Favziya Rasulova, Yurden Dorji, Fatima Mohammed, and Mubine Rasul presented on microplastics in squirrels. Sharon Mac-George Nwabia assisted with the research. 

Rasulova and Dorji credit Concordia with a pivotal role in their team’s success by supporting their research. 

“The outcome of this project has the potential to promote reduced plastic usage, encourage recycling, or implement small local adjustments, such as exchanging our outdoor trash cans at Concordia for more enclosed ones to minimize pollution,” Rasulova said. 

Katie Waugh presented on her work comparing the differences in small mammals in native habitats to those in restored prairie habitats. 

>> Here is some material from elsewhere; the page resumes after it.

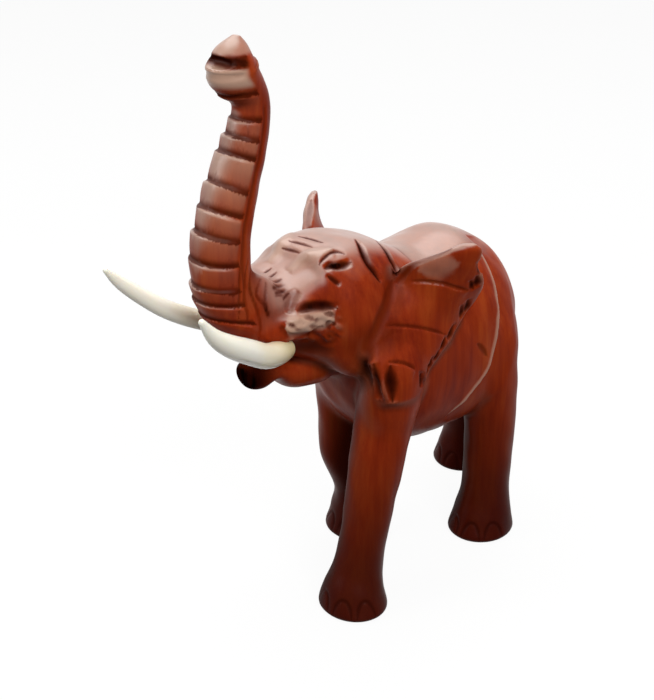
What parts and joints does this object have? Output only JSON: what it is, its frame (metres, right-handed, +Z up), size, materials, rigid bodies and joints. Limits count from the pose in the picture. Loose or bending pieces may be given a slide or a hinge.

From left: Katie Waugh and Tessa Danielson

“I can confidently say I would not be where I am today without the resources provided to me by Concordia,” Waugh said. “There are many ongoing undergraduate research projects on campus, and Concordia does a great job of getting students involved with these opportunities.”

Tessa Danielson, who received research assistance from Sophia Tobin, said her main takeaway from presenting her analysis of deer teeth was the validation she received from her peers and experts in the field. 

“It also provided insight into further directions I can take my research and gave me a unique opportunity to learn from peers and judges,” she added.